Why Bella Should Have Chosen Something Else: A Deeper Look

A common trope in romantic comedies and dramas is a love triangle where the protagonist has to pick who they should be with. I grew up with the Twilight book series, and I didn’t understand the appeal until many years later when I watched it in college. Bella, who is ordinary and not extraordinary, is fought over by two men who are not only jerks but also supernatural creatures. I’m sure my female peers loved the idea of being fought over by two attractive men. At the time, I wondered why she had to pick Jacob and Edward? Neither seemed very interesting beyond their supernatural abilities.

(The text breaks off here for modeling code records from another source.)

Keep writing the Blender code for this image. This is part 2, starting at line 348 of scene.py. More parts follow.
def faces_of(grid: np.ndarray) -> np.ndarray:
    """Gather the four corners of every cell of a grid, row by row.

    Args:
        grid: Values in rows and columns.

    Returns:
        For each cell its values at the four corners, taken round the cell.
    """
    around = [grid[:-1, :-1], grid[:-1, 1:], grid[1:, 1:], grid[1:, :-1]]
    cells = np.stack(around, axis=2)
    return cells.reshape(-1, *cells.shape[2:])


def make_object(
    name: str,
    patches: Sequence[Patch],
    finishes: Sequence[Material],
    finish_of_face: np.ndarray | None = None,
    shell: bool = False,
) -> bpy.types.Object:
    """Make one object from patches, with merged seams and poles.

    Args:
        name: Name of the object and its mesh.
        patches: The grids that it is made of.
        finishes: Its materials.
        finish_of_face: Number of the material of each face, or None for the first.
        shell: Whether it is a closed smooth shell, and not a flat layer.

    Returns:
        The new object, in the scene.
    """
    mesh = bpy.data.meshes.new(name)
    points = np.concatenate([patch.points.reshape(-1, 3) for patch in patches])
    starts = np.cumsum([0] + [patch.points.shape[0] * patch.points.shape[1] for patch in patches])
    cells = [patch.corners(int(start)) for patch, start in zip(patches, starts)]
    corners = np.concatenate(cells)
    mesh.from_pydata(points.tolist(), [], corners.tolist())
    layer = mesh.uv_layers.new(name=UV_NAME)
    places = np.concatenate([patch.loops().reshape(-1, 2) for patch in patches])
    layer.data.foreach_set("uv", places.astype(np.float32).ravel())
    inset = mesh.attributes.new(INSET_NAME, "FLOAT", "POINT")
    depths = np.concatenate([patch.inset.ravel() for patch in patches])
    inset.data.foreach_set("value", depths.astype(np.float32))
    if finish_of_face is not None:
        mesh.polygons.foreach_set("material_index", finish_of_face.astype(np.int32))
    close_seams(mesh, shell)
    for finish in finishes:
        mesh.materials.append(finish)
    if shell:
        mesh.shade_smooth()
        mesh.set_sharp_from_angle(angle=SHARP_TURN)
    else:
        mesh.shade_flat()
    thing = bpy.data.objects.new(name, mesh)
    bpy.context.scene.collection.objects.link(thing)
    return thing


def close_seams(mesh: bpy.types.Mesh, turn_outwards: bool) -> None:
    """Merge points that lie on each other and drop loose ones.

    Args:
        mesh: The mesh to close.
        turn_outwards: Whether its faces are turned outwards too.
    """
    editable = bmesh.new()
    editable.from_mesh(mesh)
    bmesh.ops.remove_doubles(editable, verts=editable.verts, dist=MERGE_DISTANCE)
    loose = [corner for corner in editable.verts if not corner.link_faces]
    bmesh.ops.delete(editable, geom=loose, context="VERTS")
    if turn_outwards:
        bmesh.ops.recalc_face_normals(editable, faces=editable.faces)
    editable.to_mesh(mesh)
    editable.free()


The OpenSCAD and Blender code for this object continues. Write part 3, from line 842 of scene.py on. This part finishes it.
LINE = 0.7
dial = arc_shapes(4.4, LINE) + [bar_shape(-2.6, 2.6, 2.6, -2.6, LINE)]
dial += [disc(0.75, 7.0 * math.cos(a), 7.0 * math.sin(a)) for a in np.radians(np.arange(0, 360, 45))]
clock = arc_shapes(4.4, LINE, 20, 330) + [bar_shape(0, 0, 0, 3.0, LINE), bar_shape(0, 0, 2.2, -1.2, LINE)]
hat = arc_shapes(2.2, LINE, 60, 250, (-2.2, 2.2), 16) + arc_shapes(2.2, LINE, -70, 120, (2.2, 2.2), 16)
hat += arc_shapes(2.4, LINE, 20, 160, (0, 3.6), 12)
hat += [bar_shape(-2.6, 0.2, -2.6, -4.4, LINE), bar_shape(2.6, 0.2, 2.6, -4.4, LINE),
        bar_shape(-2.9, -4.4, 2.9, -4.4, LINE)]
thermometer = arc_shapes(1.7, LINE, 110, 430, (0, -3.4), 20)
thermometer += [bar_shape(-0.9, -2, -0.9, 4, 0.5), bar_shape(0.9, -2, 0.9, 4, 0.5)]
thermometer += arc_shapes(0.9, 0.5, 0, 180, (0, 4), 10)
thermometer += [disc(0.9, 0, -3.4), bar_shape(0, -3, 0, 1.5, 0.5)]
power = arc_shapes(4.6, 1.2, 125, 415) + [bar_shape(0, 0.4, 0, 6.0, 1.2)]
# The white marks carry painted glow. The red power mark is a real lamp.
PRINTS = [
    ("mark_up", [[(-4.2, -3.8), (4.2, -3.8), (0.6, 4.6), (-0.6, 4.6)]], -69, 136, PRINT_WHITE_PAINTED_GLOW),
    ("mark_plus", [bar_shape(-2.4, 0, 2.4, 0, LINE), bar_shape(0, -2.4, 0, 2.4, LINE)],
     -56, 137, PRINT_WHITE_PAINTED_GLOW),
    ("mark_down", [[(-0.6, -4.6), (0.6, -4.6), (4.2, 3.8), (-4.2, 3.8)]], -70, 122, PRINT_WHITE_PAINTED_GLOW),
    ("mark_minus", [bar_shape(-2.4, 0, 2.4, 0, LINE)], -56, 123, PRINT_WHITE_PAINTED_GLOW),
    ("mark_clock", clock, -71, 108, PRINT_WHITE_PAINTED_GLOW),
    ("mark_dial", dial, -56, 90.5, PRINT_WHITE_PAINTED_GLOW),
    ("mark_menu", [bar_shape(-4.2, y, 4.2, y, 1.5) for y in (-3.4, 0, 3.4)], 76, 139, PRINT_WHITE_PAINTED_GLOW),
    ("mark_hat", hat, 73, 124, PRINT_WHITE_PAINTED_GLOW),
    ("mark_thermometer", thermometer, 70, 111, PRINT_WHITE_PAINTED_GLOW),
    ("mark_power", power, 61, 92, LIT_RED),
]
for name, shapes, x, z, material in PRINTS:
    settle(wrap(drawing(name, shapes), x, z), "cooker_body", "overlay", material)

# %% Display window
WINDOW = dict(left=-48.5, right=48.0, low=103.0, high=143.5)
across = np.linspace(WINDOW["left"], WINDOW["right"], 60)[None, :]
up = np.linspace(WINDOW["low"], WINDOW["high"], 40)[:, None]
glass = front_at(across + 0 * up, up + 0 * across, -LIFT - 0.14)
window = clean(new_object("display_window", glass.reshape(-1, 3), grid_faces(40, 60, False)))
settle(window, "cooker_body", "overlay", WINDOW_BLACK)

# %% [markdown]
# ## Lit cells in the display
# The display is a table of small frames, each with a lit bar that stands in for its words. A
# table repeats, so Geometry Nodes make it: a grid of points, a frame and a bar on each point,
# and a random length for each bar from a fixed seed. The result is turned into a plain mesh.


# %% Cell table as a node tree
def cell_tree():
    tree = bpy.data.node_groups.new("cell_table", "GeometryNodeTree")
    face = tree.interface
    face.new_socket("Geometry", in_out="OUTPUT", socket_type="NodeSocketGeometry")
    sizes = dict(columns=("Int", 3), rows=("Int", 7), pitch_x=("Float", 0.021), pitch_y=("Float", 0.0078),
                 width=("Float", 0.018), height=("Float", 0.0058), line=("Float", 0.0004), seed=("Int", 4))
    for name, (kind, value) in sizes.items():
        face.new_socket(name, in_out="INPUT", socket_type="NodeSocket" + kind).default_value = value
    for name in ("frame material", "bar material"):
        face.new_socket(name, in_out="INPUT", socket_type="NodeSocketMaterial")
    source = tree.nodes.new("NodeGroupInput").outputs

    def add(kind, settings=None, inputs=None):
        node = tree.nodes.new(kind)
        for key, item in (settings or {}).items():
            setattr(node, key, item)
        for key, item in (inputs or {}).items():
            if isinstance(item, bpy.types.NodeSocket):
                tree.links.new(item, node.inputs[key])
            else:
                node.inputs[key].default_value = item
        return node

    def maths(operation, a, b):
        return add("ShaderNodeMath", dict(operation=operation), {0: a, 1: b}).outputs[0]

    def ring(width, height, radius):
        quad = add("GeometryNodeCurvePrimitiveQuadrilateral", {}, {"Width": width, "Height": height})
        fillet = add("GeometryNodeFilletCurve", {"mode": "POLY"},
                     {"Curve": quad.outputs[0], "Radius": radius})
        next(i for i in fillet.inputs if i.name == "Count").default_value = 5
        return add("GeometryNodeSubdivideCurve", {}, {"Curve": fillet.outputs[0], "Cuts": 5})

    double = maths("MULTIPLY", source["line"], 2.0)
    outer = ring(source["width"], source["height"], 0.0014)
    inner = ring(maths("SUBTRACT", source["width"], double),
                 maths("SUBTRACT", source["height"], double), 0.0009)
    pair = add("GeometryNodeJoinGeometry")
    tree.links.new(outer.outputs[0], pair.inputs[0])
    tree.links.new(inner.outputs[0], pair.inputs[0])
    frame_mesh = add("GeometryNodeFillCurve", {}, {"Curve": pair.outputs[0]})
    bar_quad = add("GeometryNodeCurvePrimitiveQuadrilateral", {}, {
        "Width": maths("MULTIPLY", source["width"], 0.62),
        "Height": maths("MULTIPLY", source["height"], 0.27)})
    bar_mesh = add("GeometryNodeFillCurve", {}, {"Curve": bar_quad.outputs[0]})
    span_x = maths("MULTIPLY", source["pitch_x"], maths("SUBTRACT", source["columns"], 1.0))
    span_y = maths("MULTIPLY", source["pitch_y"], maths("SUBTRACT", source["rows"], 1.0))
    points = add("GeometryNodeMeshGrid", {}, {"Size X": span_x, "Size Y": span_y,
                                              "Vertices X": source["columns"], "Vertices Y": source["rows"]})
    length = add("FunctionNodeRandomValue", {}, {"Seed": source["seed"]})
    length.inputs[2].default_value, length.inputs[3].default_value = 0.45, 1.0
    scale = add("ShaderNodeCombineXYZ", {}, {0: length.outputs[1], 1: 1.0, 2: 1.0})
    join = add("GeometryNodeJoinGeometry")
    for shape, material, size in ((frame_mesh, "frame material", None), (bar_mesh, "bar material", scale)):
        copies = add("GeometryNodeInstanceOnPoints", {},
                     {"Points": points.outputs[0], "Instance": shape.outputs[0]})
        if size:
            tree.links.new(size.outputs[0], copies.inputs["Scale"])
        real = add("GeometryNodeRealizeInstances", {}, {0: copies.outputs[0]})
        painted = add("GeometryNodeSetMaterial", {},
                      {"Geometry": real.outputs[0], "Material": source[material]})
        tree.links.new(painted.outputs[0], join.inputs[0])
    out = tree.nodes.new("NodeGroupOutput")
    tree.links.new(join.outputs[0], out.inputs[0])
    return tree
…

They both seemed to switch between controlling and being abusive towards Bella. I don’t understand why she couldn’t have met a nice guy at the bookstore she goes to in the first movie. She visits a local bookstore to research vampires, and Edward follows her there. I have watched enough true crime to know that stalking typically doesn’t end well. Was something wrong with her meeting and dating someone who was just human? They didn’t have to be together forever, give her a baseline for a guy who respected her and had an interest besides not drinking her blood or dating her daughter. I was also concerned because Bella never seemed to have hobbies. Dating a vampire is not a hobby. Any hobby would have been accepted, and there are many options: cooking, baking, sky diving, scrapbooking, stamp collecting, to name a few.
This lack of personal development in Bella’s character is a cause for concern. I would have also preferred her not to get married right out of high school. She didn’t have to go to college. She could have travelled, gotten a job, explored hobbies, or lived with friends—anything that meant personal development without one of those men being involved. Instead, she marries Edward.
Edward and Jacob are at least not related. I find both of them to be equally loathsome for a variety of reasons. Edward consistently thinks he knows better than Bella and is downright cruel to her if he says it’ll keep her safe. Then there’s the age gap. He has many more years of experience, having lived through wars, diseases, and multiple decades. It’s safe to assume that his prefrontal cortex is developed enough to understand better the importance of risk aversion than she does. Edward would have been better off looking for love in a senior living community instead of a high school. Jacob shares the same frustrating characteristic of trying to make decisions for Bella. The role model should be a supportive relationship, not picking between two controlling and abusive ones.
I have been thinking about this topic because I’ve been seeing advertisements for the summer I turned pretty. I have issues with this series as well. My biggest problem is that two brothers are fighting over the same young woman. My understanding is that she is intimate with both. She is apparently engaged to one, ends that engagement, and marries the older brother, Conrad. My first issue is that two men fight over the same woman. I hope that in a healthy sibling relationship, a love interest will not tear the two brothers who love each other apart. I also hope Belly has enough common sense not to date both brothers. Another question I have is, where are the parents of these young adults? Assuming that the dating and romantic relationships started when they were all minors, an involved and aware parent would have sat down with their sons and daughter, respectively, to set them straight. It is doubtful that two brothers happen to be head over heels with the same young woman. It suggests that they are not defined individuals in their own right. I am not saying that two brothers can’t want to be in a relationship with the same woman, but someone in this triangle needs to step away at some point.
In a culture where reaching and maintaining romantic love is often the pinnacle of self-actualization, I understand the appeal of stories like Twilight and The Summer I Turned Pretty. But if a romance is starting to destroy relationships and cause more turmoil than the peace it brings the individual, it’s a good idea to set that relationship aside. I would greatly enjoy seeing a female protagonist in a book akin to the two I referenced earlier, leaving both of the love interests and pursuing something just for their fulfillment.
I’m not able to relate to the female leads, in part, because I was not pursued like that as a teenager, and it’s antithetical to my experience in high school. I’ve written about how watching my peers date, flirt, and navigate male attention felt like another planet. I was figuring out why I didn’t want to wear skinny jeans and why the nerdy boy I’d loved for years didn’t initiate social interaction. I was also up to my eyeballs after my first year with AP social studies courses and worried about qualifying for financial aid in college. The idea of navigating dating while doing all that was so overwhelming, I pushed it aside. Something deep inside me knew that if I were rejected romantically in high school, my ability to accomplish my other goals would be diminished. So, I told myself I would date someone in college. What doesn’t make sense to me now will make sense later.
It took many years before I understood what I needed in a relationship, and it did not all magically improve in college. I wish there were more young adult stories about boys and girls that didn’t involve romance as the focal point. I look back on my high school years without dating very fondly. I took every history class I wanted. I had wonderful friendships. I explored hobbies and interests to their fullest extent. I don’t regret it, and I’m glad I didn’t run into any vampires or werewolves.